Rogers jumped in to comment on the meaning of energy independence, which to him simply means we are exporting more BTUs than we are importing.
 
Key Financing Needs: Renewables and Infrastructure
Gruendel asked the panel to speak more specifically to the specific challenges of financing renewable energy projects.
 
Rogers said that for wind power, financing is pretty straightforward and there's plenty of money. However, what he finds really interesting right now is rooftop solar and distributed generation because it starts to change the value of distribution, which has always been thought of as an impregnable monopoly. As of yet, nobody has found the "secret sauce" to financing distributed generation.
 
Johnson reiterated that the primary challenge with hydro is the duration of time that investment capital is tied up. Furthermore, the size of hydro projects is too big for some investors and too small for others--so you have to turn to bank financing, where hydro is viewed as an unfamiliar, risky investment. Enduring Hydro has had some isolated success achieving ROI in the high teens and twenties, she reported, and now the challenge is taking that to scale. 

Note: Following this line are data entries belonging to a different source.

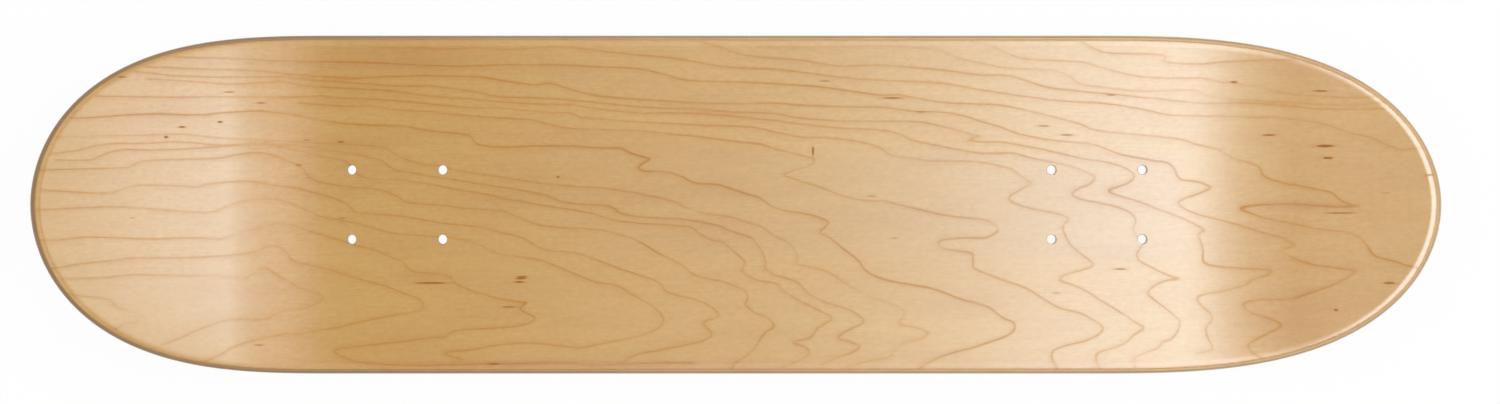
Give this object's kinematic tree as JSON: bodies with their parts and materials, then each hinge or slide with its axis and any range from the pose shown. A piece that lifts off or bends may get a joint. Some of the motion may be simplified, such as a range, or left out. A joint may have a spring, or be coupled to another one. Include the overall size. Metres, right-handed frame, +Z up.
{
  "type": "skateboard deck",
  "caption": "Bare popsicle-shaped maple skateboard deck with upturned nose and tail, concave rails, rounded edges and drilled truck bolt holes.",
  "frame": {"origin": "on the underside of the deck's flat belly, midway between the two trucks' inner bolt rows, on the deck's centre line", "axes": "+X towards the nose, the longer kick; +Y towards the left rail; +Z up, out of the face that is stood on"},
  "size_m": [0.8272, 0.2006, 0.0613],
  "materials": {
    "face_maple": "satin clear lacquer over rotary-cut maple, grain along the deck",
    "core_maple": "sanded and lacquered maple edge, grain along the deck",
    "crossband_maple": "sanded and lacquered maple edge, grain across the deck",
    "glue": "cured wood glue, seen only as a thin line round the edge"
  },
  "bodies": {
    "root": {"bottom_face_veneer": "face_maple", "bottom_core_veneer": "core_maple", "lower_crossband_veneer": "crossband_maple", "middle_core_veneer": "core_maple", "upper_crossband_veneer": "crossband_maple", "top_core_veneer": "core_maple", "top_face_veneer": "face_maple", "glue_film_1": "glue", "glue_film_2": "glue", "glue_film_3": "glue", "glue_film_4": "glue", "glue_film_5": "glue", "glue_film_6": "glue"}
  },
  "joints": []
}
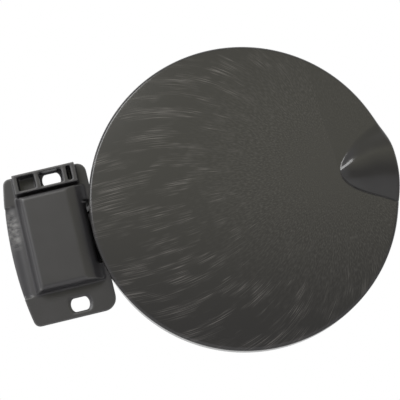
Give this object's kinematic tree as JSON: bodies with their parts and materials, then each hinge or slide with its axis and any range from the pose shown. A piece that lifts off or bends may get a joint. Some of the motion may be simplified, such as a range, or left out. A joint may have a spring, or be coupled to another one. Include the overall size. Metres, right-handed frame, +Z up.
{
  "type": "car fuel door",
  "caption": "Round domed fuel door with a raised finger pull, on a gooseneck hinge in a moulded bracket with slotted fixing holes.",
  "frame": {"origin": "midway between the two fixing holes, on the back face of the bracket's flange", "axes": "+X from the hinge to the free edge of the door, +Y into the car, +Z up as fitted; the door's outer face looks towards -Y"},
  "size_m": [0.2106, 0.0509, 0.165],
  "materials": {
    "bracket_plastic": "moulded dark grey glass-filled polyamide, satin",
    "door_plastic": "moulded charcoal plastic, satin, with faint silvery flow marks",
    "carrier_plastic": "moulded black glass-filled polyamide",
    "bush_plastic": "natural acetal",
    "zinc_steel": "zinc plated",
    "spring_steel": "rolled spring steel",
    "buffer_rubber": "moulded black rubber"
  },
  "bodies": {
    "bracket": {"hinge_bracket": "bracket_plastic", "hinge_pin": "zinc_steel", "pin_clip": "spring_steel", "bush_lower": "bush_plastic", "bush_upper": "bush_plastic", "leaf_spring": "spring_steel"},
    "door": {"door_panel": "door_plastic", "panel_carrier": "carrier_plastic", "carrier_screws": "zinc_steel", "buffer_upper": "buffer_rubber", "buffer_lower": "buffer_rubber"}
  },
  "joints": [
    {"name": "door_hinge", "type": "hinge", "parent": "bracket", "child": "door", "pos_m": [-0.0065, 0.0035, 0.00185], "axis": [0, 0, -1], "range_deg": [0, 95]}
  ]
}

When Gruendel asked about the prospects for bundling or aggregation, Johnson said that people who get these assets don't tend to trade them. Johnson also pointed out that what people haven't done yet is get together and integrate renewables (wind, solar, hydro), and that energy policies have yet to recognize potential integration.
 
Hyzy said that an important growth area in the venture capital world is batteries and other storage devices for renewable energy. He also pointed out that investment opportunities aren't necessarily in commodities, but in the infrastructure around commodities--such as boring and engineering companies that are building port system and storage tanks--and that we need policy change to support faster infrastructure development.
 
As the panel concluded, the discussion came around once again to the huge importance of shale gas, with Hyzy saying, "Shale is the largest artery in the heart of the energy equation."